A terceira medida proposta no relatório é um modelo transparente de nomeação do presidente do TS, com uma audição na Assembleia Nacional.
“Os dois mais recentes presidentes do Tribunal Supremo [Rui Ferreira e Joel Leonardo], por razões diferentes, têm sido alvo de muita contestação. Aliás, Rui Ferreira demitiu-se devido a essa contestação enquanto Joel Leonardo tem dificuldade em gerir os seus pares”, recorda a Cedesa na análise.
Atualmente o presidente do Tribunal Supremo é nomeado pelo Presidente da República, de entre três candidatos selecionados por dois terços dos juízes-conselheiros em efetividade de funções, para um mandato de sete anos não renovável.
No entanto, “deveria ser introduzido um mecanismo adicional na nomeação, semelhante ao adotado na recente revisão constitucional em relação ao governador do Banco Nacional de Angola”, com a audição pelos deputados, que emitiriam um parecer, defende no relatório.
Por último, a Cedesa sugere a imparcialidade e independência no TS com um modelo semelhante ao do Botsuana, com juízes visitantes.
“Uma das críticas que mais se ouve acerca do poder judicial em Angola é sobre a sua falta de independência ou pouca imparcialidade, seja perante o executivo, seja perante mais fortes/poderosas”, afirma aquela entidade, citando com um exemplo “descomplexado” aquele que durante muitos anos foi utilizado no Botswana.

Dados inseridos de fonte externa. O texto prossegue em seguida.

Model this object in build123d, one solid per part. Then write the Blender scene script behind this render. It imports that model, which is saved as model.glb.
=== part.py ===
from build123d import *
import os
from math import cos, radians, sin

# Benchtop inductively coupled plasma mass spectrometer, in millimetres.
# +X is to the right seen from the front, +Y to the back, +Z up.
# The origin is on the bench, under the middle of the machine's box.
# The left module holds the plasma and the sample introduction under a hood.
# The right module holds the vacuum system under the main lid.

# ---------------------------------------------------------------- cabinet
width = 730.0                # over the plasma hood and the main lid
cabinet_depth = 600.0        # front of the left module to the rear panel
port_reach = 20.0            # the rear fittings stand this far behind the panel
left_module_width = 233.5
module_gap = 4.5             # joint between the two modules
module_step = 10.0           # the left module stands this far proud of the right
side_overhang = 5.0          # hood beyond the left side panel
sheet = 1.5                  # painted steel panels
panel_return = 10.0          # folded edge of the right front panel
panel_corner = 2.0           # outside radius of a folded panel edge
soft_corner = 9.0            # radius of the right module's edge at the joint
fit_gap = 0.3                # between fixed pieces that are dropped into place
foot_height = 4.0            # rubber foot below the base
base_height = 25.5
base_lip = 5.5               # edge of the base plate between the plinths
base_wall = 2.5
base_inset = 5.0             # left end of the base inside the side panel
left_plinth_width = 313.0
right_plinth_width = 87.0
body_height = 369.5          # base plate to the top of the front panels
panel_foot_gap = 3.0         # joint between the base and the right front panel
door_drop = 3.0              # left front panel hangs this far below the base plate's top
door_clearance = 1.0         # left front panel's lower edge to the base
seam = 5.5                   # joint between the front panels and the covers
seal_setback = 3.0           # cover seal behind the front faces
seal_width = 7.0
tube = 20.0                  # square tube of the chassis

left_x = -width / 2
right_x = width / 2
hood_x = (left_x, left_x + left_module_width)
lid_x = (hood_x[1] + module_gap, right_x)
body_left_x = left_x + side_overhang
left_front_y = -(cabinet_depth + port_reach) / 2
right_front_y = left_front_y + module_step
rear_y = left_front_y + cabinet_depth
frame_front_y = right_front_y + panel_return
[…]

Para o grupo de académicos, aquele modelo “em nada diminuiu o orgulho nacional ou soberania”, e, pelo contrário, “aumentou o prestígio do seu sistema de governo”.
No Botsuana até 1992, no Tribunal Superior (‘High Court’) – o segundo mais importante na hierarquia dos tribunais -, os juízes eram estrangeiros expatriados nomeados, com contratos curtos de dois a três anos. No Tribunal Supremo (‘Court of Appeal’), ainda um terço dos juízes são juízes visitantes.

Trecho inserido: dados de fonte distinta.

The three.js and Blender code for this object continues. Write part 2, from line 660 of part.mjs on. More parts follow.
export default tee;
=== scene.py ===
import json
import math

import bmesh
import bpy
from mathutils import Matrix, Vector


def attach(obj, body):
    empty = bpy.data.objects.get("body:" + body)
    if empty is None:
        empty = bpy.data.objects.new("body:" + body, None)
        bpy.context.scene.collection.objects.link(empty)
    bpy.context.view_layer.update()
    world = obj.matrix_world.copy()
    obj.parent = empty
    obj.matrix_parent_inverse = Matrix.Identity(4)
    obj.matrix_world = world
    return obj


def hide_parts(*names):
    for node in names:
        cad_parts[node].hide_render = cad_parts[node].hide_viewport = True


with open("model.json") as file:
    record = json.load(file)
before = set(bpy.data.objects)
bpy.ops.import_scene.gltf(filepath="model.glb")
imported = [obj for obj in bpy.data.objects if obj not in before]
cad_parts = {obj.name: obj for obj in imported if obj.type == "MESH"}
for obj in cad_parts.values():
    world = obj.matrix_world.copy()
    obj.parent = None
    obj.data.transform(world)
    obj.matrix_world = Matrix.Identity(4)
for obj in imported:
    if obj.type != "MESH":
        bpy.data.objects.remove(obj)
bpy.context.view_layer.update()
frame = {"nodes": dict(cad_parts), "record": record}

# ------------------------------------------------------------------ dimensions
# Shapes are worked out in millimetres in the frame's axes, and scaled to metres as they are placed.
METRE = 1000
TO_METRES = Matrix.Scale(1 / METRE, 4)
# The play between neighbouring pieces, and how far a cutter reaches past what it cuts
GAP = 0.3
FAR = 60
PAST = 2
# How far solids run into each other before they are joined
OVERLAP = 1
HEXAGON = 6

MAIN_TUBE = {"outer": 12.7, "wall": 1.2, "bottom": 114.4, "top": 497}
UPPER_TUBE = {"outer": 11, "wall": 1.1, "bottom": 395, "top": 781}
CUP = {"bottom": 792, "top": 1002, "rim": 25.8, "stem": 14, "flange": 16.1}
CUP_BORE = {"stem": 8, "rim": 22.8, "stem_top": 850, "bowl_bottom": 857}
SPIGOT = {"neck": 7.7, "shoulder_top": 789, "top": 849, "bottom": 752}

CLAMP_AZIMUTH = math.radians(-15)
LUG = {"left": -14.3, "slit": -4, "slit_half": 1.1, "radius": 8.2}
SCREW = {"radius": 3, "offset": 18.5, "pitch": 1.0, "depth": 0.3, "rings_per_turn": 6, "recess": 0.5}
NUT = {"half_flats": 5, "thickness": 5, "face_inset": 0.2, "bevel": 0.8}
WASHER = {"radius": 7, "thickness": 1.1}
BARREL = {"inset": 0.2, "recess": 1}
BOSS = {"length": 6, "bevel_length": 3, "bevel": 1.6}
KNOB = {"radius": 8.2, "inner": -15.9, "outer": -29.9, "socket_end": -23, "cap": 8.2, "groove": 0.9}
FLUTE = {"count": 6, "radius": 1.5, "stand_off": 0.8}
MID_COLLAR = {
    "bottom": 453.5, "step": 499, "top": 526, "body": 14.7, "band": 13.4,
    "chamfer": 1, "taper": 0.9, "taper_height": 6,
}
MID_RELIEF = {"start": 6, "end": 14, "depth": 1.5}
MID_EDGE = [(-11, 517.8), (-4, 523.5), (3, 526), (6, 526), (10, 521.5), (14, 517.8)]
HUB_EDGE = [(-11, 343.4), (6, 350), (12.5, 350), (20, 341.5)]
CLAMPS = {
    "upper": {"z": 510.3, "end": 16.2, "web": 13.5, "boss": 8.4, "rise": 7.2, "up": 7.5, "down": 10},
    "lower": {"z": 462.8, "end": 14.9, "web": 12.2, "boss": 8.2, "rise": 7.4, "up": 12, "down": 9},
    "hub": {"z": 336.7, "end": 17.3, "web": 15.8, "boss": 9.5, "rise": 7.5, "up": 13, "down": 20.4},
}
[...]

“Quer isto dizer que algo de semelhante se poderia pensar para Angola, isto é, guardar algumas vagas no Tribunal Supremo [talvez um quarto] para juízes ou juristas de mérito, contratados no estrangeiro com contratos suficientemente longos para lhes garantir a independência, mas não renováveis”, defendeu a Cedesa, para quem o período contratual poderia ser de cinco a sete anos.
De acordo com o grupo de académicos, os juízes visitantes “teriam exatamente os mesmos poderes e competências que os outros juízes, apenas não poderiam ser presidentes ou vice-presidentes do tribunal. Contudo, poderiam ocupar a função de presidente de câmara ou qualquer outra e seriam recrutados em países da SADC [Comunidade de Desenvolvimento da África Austral] e da CPLP [Comunidade dos Países de Língua Portuguesa]”.
Alargando desta forma o Tribunal Supremo a juízes visitantes, “poder-se-ia abrir uma janela de renovação doutrinária e garantia de imparcialidade com juízes de outros países suficientemente próximos, mas adequadamente afastados”.
Segundo a Cedesa, esta poderia ser uma medida “provisória por 10 ou 15 anos”, que permitiria “criar um corpo alargado de debate judicial com várias visões, algumas tendencialmente independentes, que permitiria um diálogo mais frutífero na criação de um direito justo”.
A Cedesa considera que não se afigurando possível pensar, neste momento, numa revisão constitucional em Angola, a reforma do TS “deve ser feita no quadro da Constituição em vigor”, porque é necessário que avance o mais rapidamente possível.